With due respect and in view of reasons given by author earlier, author feels that the judgments of NCLT and NCALT on this issue are wrong  for the following more reasons in addition to ten reasons discussed earlier:            

  1. Reliance on apprehension of corporate debtor is not proper. Mere apprehension of corporate debtor, without any thing further, cannot cast any question on independence of IRP/ RP.
  2. NCALT and NCLT have taken such view based on presumption and conjecture. The observation to the effect that appellant / Corporate Creditor has carried matter in appeal and was upset with order of NCLT clearly shows presumption and bias of learned members.
  3. The use of expression ‘ was unlikely to act fairly… ‘ clearly shows presumption in mind of members. 
     
  4. NCLT/ NCALT have no power to read such words or provisions which are not found in related laws. On reading of entire judgment and the related judgment of NCLT author could not find any direct, explicit or implied provision or wordings which require an IRP/ RP to be independent of the creditor.  The NCLT/ NCLAT have in a way re-written law and prescribed that IRP/ RP should also be independent of Creditor.

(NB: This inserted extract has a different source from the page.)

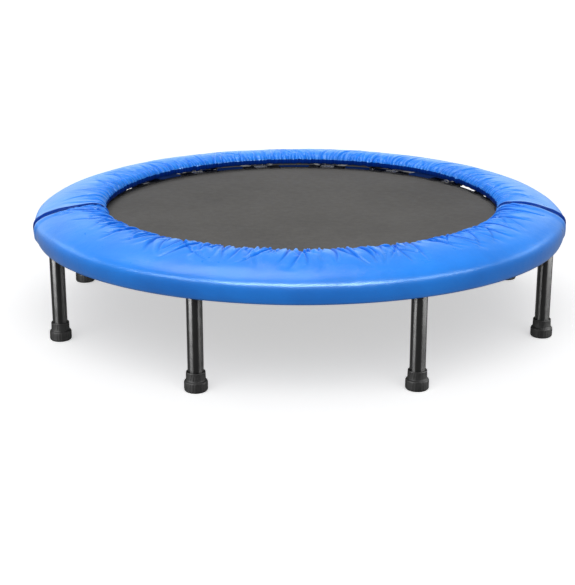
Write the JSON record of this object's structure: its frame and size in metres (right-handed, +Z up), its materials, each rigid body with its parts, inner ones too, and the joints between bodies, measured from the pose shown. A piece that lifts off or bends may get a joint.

  5.   By raising objections and very strongly  contesting on this issue, corporate debtor with help of large team of senior advocates, has successfully adopted delaying tactics before NCLT and NCALT.
  6. An IRP or RP is a facilitator, a compiler of information and data and making out a report or analysis for consideration by COC and NCLT. His role cannot be compared with a judge or even an Umpire. An Umpire has to conduct the game as well as decide on certain issues and outcome of game. Whereas, IRP or RP is not empowered to do so in any manner.